St Basil Cathedral is a moderately challenging Iconx model. It consists of about 74 pieces on two sheets of metal. Ivan the Terrible commissioned St Basil Cathedral to commemorate his military victories. Assembled, it measures 3.5"H x 2.6" x 3.5".
Please note that Iconx models have sharp edges and are not suitable for small children. Recommended for ages 14+.
Are you curious...?
Ivan the Terrible ordered construction of the Cathedral of Vasily the Blessed (officially the Cathedral of the Intercession of the Most Holy Theotokos on the Moat, St Basil's bears a lot of names due to its component parts) to commemorate the capture of Kazan and Astrakhan. From 1555-61, workers transformed a busy market square with one Church of the Trinity into eight small wooden churches surrounding a ninth church of Intercession, and finally raised a new stone cathedral on the site of the old Trinity Church. A 10th church was erected in 1588 over the grave of beloved local saint Vasily (or Basil, whence the common name). The architecture was supposed to resemble a bonfire to heaven and had no precedent in Russian tradition.

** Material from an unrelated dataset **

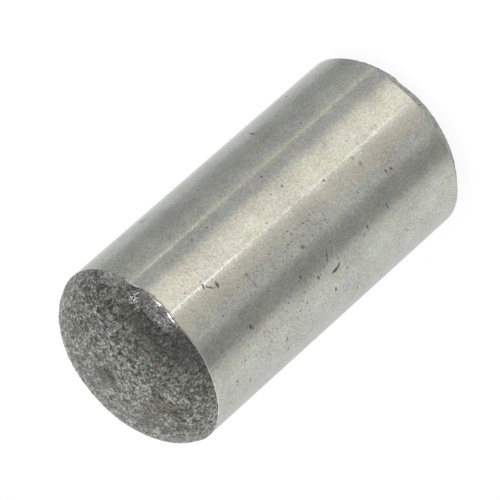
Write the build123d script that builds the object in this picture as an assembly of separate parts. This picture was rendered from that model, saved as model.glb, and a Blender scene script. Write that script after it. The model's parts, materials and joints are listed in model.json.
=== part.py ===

The officially atheistic Soviet Union confiscated the church from Russian Orthodoxy and turned it into a museum in 1928. It was formally secularized in 1929 and remains the property of the Russian Federation to this day.
Don't confuse Vasily with the Catholic Saint Basil the Great. Basil the Blessed was a local "holy fool" who was born on the portico of a local church near Moscow to serfs named Jacob and Anna in 1468 or 69. He is believed to have died in 1552, or maybe 1557, and was buried under the Trinity Church. Originally trained as a shoemaker, Vasily became a Robin Hood type who shoplifted and gave to the poor to shame the wealthy. He went about naked and weighed down with chains. He rebuked Ivan the Terrible for not paying attention in church and for his violence toward the innocent. Being a "holy fool" gets you a pass, though, and Ivan actually served as Basil's pallbearer. Basil was canonized around 1580.